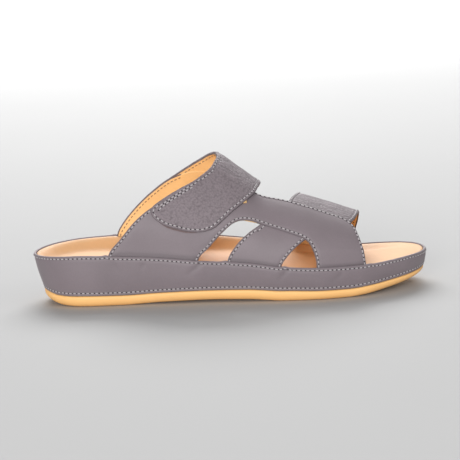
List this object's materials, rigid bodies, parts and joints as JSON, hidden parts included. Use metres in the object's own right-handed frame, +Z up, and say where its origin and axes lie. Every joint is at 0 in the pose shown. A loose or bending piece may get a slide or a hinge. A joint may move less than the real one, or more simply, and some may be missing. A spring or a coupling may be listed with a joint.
{
  "type": "arabic slipper",
  "caption": "Open leather slip-on sandal for the right foot, with a wrapped platform, cut-out side panels, a vamp strap and a hook and loop instep strap.",
  "frame": {"origin": "middle of the bounding box's underside, on the floor under the sandal", "axes": "+X from heel to toe, +Y towards the inner side of the foot, +Z up"},
  "size_m": [0.2859, 0.1028, 0.1027],
  "materials": {
    "honey_rubber": "matt, fine moulded skin",
    "grey_leather": "satin, smooth and pebbled",
    "tan_leather": "semi-gloss"
  },
  "bodies": {
    "root": {"outsole": "honey_rubber", "side_wrap": "grey_leather", "footbed": "tan_leather", "upper": "grey_leather", "instep_strap": "grey_leather"}
  },
  "joints": []
}
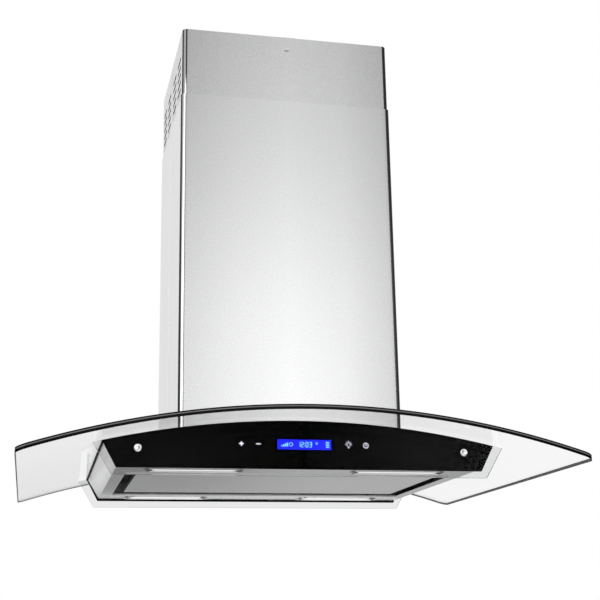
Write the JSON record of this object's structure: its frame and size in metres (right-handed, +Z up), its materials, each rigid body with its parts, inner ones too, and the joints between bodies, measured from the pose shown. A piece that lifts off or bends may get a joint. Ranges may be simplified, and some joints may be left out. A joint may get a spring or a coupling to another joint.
{
  "type": "island range hood",
  "caption": "Ceiling-hung island range hood: telescoping square steel chimney over an arched glass canopy, black glass control front, lamps, drop-down intake panel and centrifugal blower.",
  "frame": {"origin": "middle of the ceiling plate's top face, where the hood hangs from the ceiling", "axes": "+X to the right of someone facing the control panel, +Y away from them, +Z up to the ceiling"},
  "size_m": [0.9, 0.72, 0.819],
  "materials": {
    "brushed_steel": "brushed stainless, fine vertical grain",
    "zinc_steel": "zinc plated sheet steel, matt",
    "chrome": "polished chrome",
    "clear_glass": "clear tempered glass with polished edges",
    "black_backing": "gloss black",
    "black_plastic": "matt moulded black",
    "grey_plastic": "moulded grey, lightly textured",
    "black_rubber": "matt black seal",
    "aluminium": "satin",
    "lamp_lens": "frosted white diffuser",
    "blue_display": "lit blue display under clear glass",
    "circuit_board": "green solder mask"
  },
  "bodies": {
    "ceiling_frame": {"ceiling_plate": "zinc_steel", "upper_leg_front_left": "zinc_steel", "upper_leg_rear_left": "zinc_steel", "upper_leg_front_right": "zinc_steel", "upper_leg_rear_right": "zinc_steel", "leg_screw_front_left": "zinc_steel", "leg_screw_rear_left": "zinc_steel", "leg_screw_front_right": "zinc_steel", "leg_screw_rear_right": "zinc_steel", "upper_cover_front": "brushed_steel", "upper_cover_rear": "brushed_steel", "cover_screw_front": "zinc_steel", "cover_screw_rear": "zinc_steel"},
    "hood": {"base_frame": "zinc_steel", "lower_leg_front_left": "zinc_steel", "lower_leg_rear_left": "zinc_steel", "lower_leg_front_right": "zinc_steel", "lower_leg_rear_right": "zinc_steel", "motor_box": "zinc_steel", "supply_box": "black_plastic", "cable_gland": "grey_plastic", "blower_scroll": "grey_plastic", "fan_motor": "zinc_steel", "motor_bracket": "zinc_steel", "outlet_collar": "grey_plastic", "damper_pin": "zinc_steel", "canopy_glass": "clear_glass", "body_shell": "brushed_steel", "glass_seal_left": "black_rubber", "glass_seal_right": "black_rubber", "front_backing": "black_backing", "front_glass": "clear_glass", "rear_backing": "black_backing", "rear_glass": "clear_glass", "plate_cap_front_left": "chrome", "plate_cap_rear_left": "chrome", "plate_cap_front_right": "chrome", "plate_cap_rear_right": "chrome", "lcd_module": "blue_display", "control_board": "circuit_board", "lamp_front_left": "lamp_lens", "lamp_rear_left": "lamp_lens", "lamp_front_right": "lamp_lens", "lamp_rear_right": "lamp_lens", "filter_frame": "zinc_steel", "grease_filter_left": "aluminium", "grease_filter_right": "aluminium", "panel_hinge_pin_left": "zinc_steel", "panel_hinge_pin_right": "zinc_steel", "panel_catch_left": "black_plastic", "panel_catch_right": "black_plastic"},
    "chimney_cover": {"lower_cover_front": "brushed_steel", "lower_cover_rear": "brushed_steel"},
    "fan_rotor": {"impeller": "black_plastic", "motor_shaft": "chrome"},
    "damper_front": {"damper_flap_front": "black_plastic"},
    "damper_rear": {"damper_flap_rear": "black_plastic"},
    "panel": {"perimeter_panel": "brushed_steel"},
    "latch_left": {"filter_latch_left": "black_plastic"},
    "latch_right": {"filter_latch_right": "black_plastic"}
  },
  "joints": [
    {"name": "height_adjust", "type": "slide", "parent": "ceiling_frame", "child": "hood", "axis": [0, 0, 1], "range_m": [-0.25, 0]},
    {"name": "cover_lift", "type": "slide", "parent": "hood", "child": "chimney_cover", "axis": [0, 0, 1], "range_m": [0, 0.09]},
    {"name": "fan_spin", "type": "hinge", "parent": "hood", "child": "fan_rotor", "pos_m": [0, -0.038, -0.625], "axis": [1, 0, 0], "continuous": true},
    {"name": "damper_front_swing", "type": "hinge", "parent": "hood", "child": "damper_front", "pos_m": [0, 0.02032, -0.4807], "axis": [-1, 0, 0], "range_deg": [0, 78]},
    {"name": "damper_rear_swing", "type": "hinge", "parent": "hood", "child": "damper_rear", "pos_m": [0, 0.02032, -0.4807], "axis": [1, 0, 0], "range_deg": [0, 78]},
    {"name": "panel_drop", "type": "hinge", "parent": "hood", "child": "panel", "pos_m": [0, 0.142, -0.797], "axis": [1, 0, 0], "range_deg": [0, 85]},
    {"name": "filter_latch_left_slide", "type": "slide", "parent": "hood", "child": "latch_left", "axis": [0, 1, 0], "range_m": [0, 0.006], "stiffness_N_per_m": 250, "springref_m": -0.003},
    {"name": "filter_latch_right_slide", "type": "slide", "parent": "hood", "child": "latch_right", "axis": [0, 1, 0], "range_m": [0, 0.006], "stiffness_N_per_m": 250, "springref_m": -0.003}
  ]
}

> _EXERCISE TASK_: Each line above must be printed exactly as it appears.

> _TASK ANSWER_:
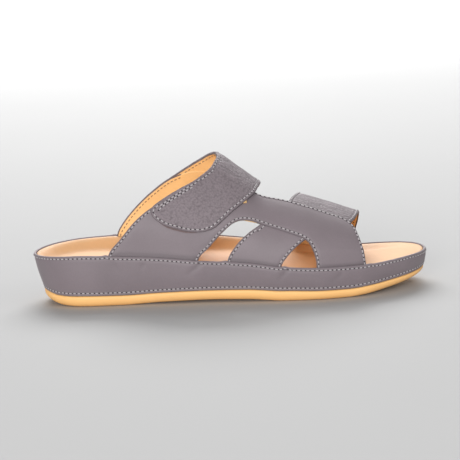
List this object's materials, rigid bodies, parts and joints as JSON, hidden parts included. Use metres in the object's own right-handed frame, +Z up, and say where its origin and axes lie. Every joint is at 0 in the pose shown. A loose or bending piece may get a slide or a hinge. A joint may move less than the real one, or more simply, and some may be missing. A spring or a coupling may be listed with a joint.
{
  "type": "arabic slipper",
  "caption": "Open leather slip-on sandal for the right foot, with a wrapped platform, cut-out side panels, a vamp strap and a hook and loop instep strap.",
  "frame": {"origin": "middle of the bounding box's underside, on the floor under the sandal", "axes": "+X from heel to toe, +Y towards the inner side of the foot, +Z up"},
  "size_m": [0.2859, 0.1028, 0.1027],
  "materials": {
    "honey_rubber": "matt, fine moulded skin",
    "grey_leather": "satin, smooth and pebbled",
    "tan_leather": "semi-gloss"
  },
  "bodies": {
    "root": {"outsole": "honey_rubber", "side_wrap": "grey_leather", "footbed": "tan_leather", "upper": "grey_leather", "instep_strap": "grey_leather"}
  },
  "joints": []
}
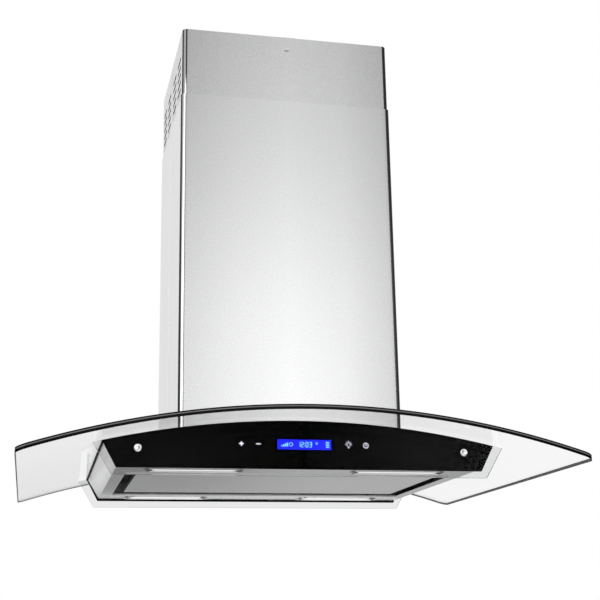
Write the JSON record of this object's structure: its frame and size in metres (right-handed, +Z up), its materials, each rigid body with its parts, inner ones too, and the joints between bodies, measured from the pose shown. A piece that lifts off or bends may get a joint. Ranges may be simplified, and some joints may be left out. A joint may get a spring or a coupling to another joint.
{
  "type": "island range hood",
  "caption": "Ceiling-hung island range hood: telescoping square steel chimney over an arched glass canopy, black glass control front, lamps, drop-down intake panel and centrifugal blower.",
  "frame": {"origin": "middle of the ceiling plate's top face, where the hood hangs from the ceiling", "axes": "+X to the right of someone facing the control panel, +Y away from them, +Z up to the ceiling"},
  "size_m": [0.9, 0.72, 0.819],
  "materials": {
    "brushed_steel": "brushed stainless, fine vertical grain",
    "zinc_steel": "zinc plated sheet steel, matt",
    "chrome": "polished chrome",
    "clear_glass": "clear tempered glass with polished edges",
    "black_backing": "gloss black",
    "black_plastic": "matt moulded black",
    "grey_plastic": "moulded grey, lightly textured",
    "black_rubber": "matt black seal",
    "aluminium": "satin",
    "lamp_lens": "frosted white diffuser",
    "blue_display": "lit blue display under clear glass",
    "circuit_board": "green solder mask"
  },
  "bodies": {
    "ceiling_frame": {"ceiling_plate": "zinc_steel", "upper_leg_front_left": "zinc_steel", "upper_leg_rear_left": "zinc_steel", "upper_leg_front_right": "zinc_steel", "upper_leg_rear_right": "zinc_steel", "leg_screw_front_left": "zinc_steel", "leg_screw_rear_left": "zinc_steel", "leg_screw_front_right": "zinc_steel", "leg_screw_rear_right": "zinc_steel", "upper_cover_front": "brushed_steel", "upper_cover_rear": "brushed_steel", "cover_screw_front": "zinc_steel", "cover_screw_rear": "zinc_steel"},
    "hood": {"base_frame": "zinc_steel", "lower_leg_front_left": "zinc_steel", "lower_leg_rear_left": "zinc_steel", "lower_leg_front_right": "zinc_steel", "lower_leg_rear_right": "zinc_steel", "motor_box": "zinc_steel", "supply_box": "black_plastic", "cable_gland": "grey_plastic", "blower_scroll": "grey_plastic", "fan_motor": "zinc_steel", "motor_bracket": "zinc_steel", "outlet_collar": "grey_plastic", "damper_pin": "zinc_steel", "canopy_glass": "clear_glass", "body_shell": "brushed_steel", "glass_seal_left": "black_rubber", "glass_seal_right": "black_rubber", "front_backing": "black_backing", "front_glass": "clear_glass", "rear_backing": "black_backing", "rear_glass": "clear_glass", "plate_cap_front_left": "chrome", "plate_cap_rear_left": "chrome", "plate_cap_front_right": "chrome", "plate_cap_rear_right": "chrome", "lcd_module": "blue_display", "control_board": "circuit_board", "lamp_front_left": "lamp_lens", "lamp_rear_left": "lamp_lens", "lamp_front_right": "lamp_lens", "lamp_rear_right": "lamp_lens", "filter_frame": "zinc_steel", "grease_filter_left": "aluminium", "grease_filter_right": "aluminium", "panel_hinge_pin_left": "zinc_steel", "panel_hinge_pin_right": "zinc_steel", "panel_catch_left": "black_plastic", "panel_catch_right": "black_plastic"},
    "chimney_cover": {"lower_cover_front": "brushed_steel", "lower_cover_rear": "brushed_steel"},
    "fan_rotor": {"impeller": "black_plastic", "motor_shaft": "chrome"},
    "damper_front": {"damper_flap_front": "black_plastic"},
    "damper_rear": {"damper_flap_rear": "black_plastic"},
    "panel": {"perimeter_panel": "brushed_steel"},
    "latch_left": {"filter_latch_left": "black_plastic"},
    "latch_right": {"filter_latch_right": "black_plastic"}
  },
  "joints": [
    {"name": "height_adjust", "type": "slide", "parent": "ceiling_frame", "child": "hood", "axis": [0, 0, 1], "range_m": [-0.25, 0]},
    {"name": "cover_lift", "type": "slide", "parent": "hood", "child": "chimney_cover", "axis": [0, 0, 1], "range_m": [0, 0.09]},
    {"name": "fan_spin", "type": "hinge", "parent": "hood", "child": "fan_rotor", "pos_m": [0, -0.038, -0.625], "axis": [1, 0, 0], "continuous": true},
    {"name": "damper_front_swing", "type": "hinge", "parent": "hood", "child": "damper_front", "pos_m": [0, 0.02032, -0.4807], "axis": [-1, 0, 0], "range_deg": [0, 78]},
    {"name": "damper_rear_swing", "type": "hinge", "parent": "hood", "child": "damper_rear", "pos_m": [0, 0.02032, -0.4807], "axis": [1, 0, 0], "range_deg": [0, 78]},
    {"name": "panel_drop", "type": "hinge", "parent": "hood", "child": "panel", "pos_m": [0, 0.142, -0.797], "axis": [1, 0, 0], "range_deg": [0, 85]},
    {"name": "filter_latch_left_slide", "type": "slide", "parent": "hood", "child": "latch_left", "axis": [0, 1, 0], "range_m": [0, 0.006], "stiffness_N_per_m": 250, "springref_m": -0.003},
    {"name": "filter_latch_right_slide", "type": "slide", "parent": "hood", "child": "latch_right", "axis": [0, 1, 0], "range_m": [0, 0.006], "stiffness_N_per_m": 250, "springref_m": -0.003}
  ]
}